-- start of DATASET SECTION --

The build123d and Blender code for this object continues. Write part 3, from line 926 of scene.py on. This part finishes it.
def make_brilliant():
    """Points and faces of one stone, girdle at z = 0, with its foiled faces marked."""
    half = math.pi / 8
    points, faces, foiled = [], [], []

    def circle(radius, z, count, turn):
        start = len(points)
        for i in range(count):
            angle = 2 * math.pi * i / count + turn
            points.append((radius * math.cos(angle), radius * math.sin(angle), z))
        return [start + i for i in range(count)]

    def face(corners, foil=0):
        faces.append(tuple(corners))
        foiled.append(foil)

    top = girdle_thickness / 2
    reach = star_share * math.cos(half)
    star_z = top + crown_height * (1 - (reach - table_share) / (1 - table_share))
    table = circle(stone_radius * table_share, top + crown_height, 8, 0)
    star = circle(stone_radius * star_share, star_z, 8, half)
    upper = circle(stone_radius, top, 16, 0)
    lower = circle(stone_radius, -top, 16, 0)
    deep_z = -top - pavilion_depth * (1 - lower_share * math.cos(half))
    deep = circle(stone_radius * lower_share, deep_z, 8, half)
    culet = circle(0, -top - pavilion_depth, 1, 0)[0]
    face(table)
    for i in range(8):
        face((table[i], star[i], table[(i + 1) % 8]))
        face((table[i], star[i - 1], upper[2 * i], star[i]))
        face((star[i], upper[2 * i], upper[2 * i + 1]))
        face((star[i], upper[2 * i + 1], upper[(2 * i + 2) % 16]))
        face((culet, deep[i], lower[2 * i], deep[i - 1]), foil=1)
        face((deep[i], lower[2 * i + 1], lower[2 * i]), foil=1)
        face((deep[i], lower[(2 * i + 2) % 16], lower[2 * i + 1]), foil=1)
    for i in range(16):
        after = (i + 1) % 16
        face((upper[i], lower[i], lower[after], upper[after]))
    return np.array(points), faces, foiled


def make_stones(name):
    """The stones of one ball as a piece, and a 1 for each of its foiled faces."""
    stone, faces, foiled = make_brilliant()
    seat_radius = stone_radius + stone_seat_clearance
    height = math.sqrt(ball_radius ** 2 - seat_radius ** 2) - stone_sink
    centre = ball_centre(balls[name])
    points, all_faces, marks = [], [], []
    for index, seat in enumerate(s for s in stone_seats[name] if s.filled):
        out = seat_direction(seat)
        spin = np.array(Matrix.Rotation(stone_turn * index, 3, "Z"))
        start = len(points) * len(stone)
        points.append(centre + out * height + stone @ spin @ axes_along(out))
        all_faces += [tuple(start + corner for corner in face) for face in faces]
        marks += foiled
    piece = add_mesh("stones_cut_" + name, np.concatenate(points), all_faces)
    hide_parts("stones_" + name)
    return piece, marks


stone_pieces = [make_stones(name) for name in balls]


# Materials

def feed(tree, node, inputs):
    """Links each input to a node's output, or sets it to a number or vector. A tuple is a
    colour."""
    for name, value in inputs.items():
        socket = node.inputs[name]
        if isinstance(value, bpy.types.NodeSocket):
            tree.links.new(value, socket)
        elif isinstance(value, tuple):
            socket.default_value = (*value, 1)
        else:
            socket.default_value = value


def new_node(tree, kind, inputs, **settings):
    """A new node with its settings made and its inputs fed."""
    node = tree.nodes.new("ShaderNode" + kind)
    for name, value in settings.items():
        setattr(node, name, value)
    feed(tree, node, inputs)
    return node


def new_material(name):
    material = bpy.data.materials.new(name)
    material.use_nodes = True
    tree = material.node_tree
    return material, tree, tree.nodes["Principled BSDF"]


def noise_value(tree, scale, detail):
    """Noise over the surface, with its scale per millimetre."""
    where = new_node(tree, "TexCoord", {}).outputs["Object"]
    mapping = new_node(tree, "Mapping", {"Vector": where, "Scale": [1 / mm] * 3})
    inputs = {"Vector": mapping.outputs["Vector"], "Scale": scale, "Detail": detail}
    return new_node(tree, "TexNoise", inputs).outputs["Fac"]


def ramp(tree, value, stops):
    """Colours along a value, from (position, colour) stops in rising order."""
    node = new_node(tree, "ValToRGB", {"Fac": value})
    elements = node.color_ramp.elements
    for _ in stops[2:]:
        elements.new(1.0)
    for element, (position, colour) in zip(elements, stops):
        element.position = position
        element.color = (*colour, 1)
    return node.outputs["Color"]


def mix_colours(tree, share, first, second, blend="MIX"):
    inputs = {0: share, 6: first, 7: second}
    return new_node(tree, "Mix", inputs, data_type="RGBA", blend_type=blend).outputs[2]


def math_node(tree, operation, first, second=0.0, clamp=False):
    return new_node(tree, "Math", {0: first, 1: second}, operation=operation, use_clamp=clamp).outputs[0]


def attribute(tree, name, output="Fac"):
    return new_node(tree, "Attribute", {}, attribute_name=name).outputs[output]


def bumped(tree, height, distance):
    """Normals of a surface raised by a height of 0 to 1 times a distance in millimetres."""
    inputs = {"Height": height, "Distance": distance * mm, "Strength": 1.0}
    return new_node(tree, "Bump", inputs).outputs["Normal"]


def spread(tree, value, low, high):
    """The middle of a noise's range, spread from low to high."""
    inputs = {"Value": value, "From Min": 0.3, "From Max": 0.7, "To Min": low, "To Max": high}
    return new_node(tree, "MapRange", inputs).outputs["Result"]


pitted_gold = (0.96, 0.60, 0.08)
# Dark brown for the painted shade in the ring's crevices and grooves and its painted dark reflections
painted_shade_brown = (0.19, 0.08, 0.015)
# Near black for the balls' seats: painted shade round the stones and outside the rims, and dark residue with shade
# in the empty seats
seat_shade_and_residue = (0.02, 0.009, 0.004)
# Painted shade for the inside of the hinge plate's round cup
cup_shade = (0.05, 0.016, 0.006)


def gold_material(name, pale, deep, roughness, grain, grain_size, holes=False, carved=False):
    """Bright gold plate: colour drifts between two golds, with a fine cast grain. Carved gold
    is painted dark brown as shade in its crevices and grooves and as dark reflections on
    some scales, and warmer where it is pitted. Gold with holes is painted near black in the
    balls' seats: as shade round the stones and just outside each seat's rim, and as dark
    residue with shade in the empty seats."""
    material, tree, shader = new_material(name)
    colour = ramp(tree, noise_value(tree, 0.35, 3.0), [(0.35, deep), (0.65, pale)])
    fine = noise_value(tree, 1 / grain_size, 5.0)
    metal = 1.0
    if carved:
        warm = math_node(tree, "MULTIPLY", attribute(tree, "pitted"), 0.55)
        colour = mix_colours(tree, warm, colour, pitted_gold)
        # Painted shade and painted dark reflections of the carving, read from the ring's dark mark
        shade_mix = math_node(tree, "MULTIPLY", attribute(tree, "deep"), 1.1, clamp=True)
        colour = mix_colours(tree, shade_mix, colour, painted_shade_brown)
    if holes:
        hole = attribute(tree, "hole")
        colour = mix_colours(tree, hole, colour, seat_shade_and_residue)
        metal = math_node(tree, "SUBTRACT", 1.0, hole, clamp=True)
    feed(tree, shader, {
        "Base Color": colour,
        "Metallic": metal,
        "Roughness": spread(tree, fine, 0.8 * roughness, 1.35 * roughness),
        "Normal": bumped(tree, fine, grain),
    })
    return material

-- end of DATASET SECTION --

■ GIVEN PROBLEM
Write out exactly the lines from the start of the material through the line with "foiled.append(foil)". No other output is expected.

■ WRITTEN SOLUTION
The build123d and Blender code for this object continues. Write part 3, from line 926 of scene.py on. This part finishes it.
def make_brilliant():
    """Points and faces of one stone, girdle at z = 0, with its foiled faces marked."""
    half = math.pi / 8
    points, faces, foiled = [], [], []

    def circle(radius, z, count, turn):
        start = len(points)
        for i in range(count):
            angle = 2 * math.pi * i / count + turn
            points.append((radius * math.cos(angle), radius * math.sin(angle), z))
        return [start + i for i in range(count)]

    def face(corners, foil=0):
        faces.append(tuple(corners))
        foiled.append(foil)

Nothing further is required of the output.